In a recent post titled “There’s no such thing as big data,” Alistair Croll pointed out that just having lots of data doesn’t make a company smarter: “Companies have countless ways they might use the treasure troves of data they have on us. Yet all of this data lies buried, sitting in silos. It seldom sees the light of day. When a company does put data to use, it’s usually a disruptive startup….  One by one, industry incumbents are withering under the harsh light of data.”

Right. But what make these startups “disruptive” and smart about using their data?

In a follow-up to Croll on Google+, Tim O’Reilly provides a clue to the answer: “…companies that have massive amounts of data without massive amounts of clue are going to be displaced by startups that have less data but more clue, who will put in place the dynamics to make the most of the data they have and to collect new data in self-reinforcing applications that get better the more people use them.”
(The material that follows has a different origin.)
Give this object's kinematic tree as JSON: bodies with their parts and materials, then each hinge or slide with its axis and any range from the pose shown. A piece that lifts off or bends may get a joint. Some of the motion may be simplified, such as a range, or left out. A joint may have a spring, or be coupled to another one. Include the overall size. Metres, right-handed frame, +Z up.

At the 451, Mathew Aslett continued the train of thought: “There has been so much emphasis of the ‘big’ in ‘big data’, as if the growing volume, variety and velocity of data itself would deliver improved business insights.”
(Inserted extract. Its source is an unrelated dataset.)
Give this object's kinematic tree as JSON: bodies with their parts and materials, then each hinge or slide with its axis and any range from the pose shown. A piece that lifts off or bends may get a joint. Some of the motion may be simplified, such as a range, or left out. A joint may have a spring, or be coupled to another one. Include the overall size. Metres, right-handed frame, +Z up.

To get to the desired business insights, Aslett advocates focusing on defining and delivering “simple models.” But who will do that?

Jeff Weiner, CEO of LinkedIn, tells the The Telegraph that data scientists and data tools have become the most valuable people and features in Silicon Valley: “The ability to extract useful signals from the stream of information is key to success moving forward. This is why we are going to invest a lot in this type of technology and capability. As long as we can apply correct, relevant algorithms we can stay relevant to users. If you are unable to create relevant experiences, you risk losing users.”

Joining this great discussion of the importance of and the skills necessary for asking the right questions, I added my comments in a blog post for AllAnalytics, reviewing The McKinsey Global Institute (MGI) report on big data:

“Big data, it turns out, is not about data. It’s about adding human intelligence (and training in disciplines other than computer science). It’s about the brains who can develop models that help us find insights in the data. The great new technologies that allow us to process big chunks of data do not provide answers on their own. These come from people, in the MGI’s words, with ‘deep analytical talent — people with technical skills in statistics and machine learning, for example, who are capable of analyzing large volumes of data to derive business insights.’

If coming up with the right models for analysis is what’s important, big data, it also turns out, does not need to be big. With the right model, you may deduce powerful insights from a small set of data, depending on its quality and how representative it is of the population you are analyzing.

It all depends on your question.”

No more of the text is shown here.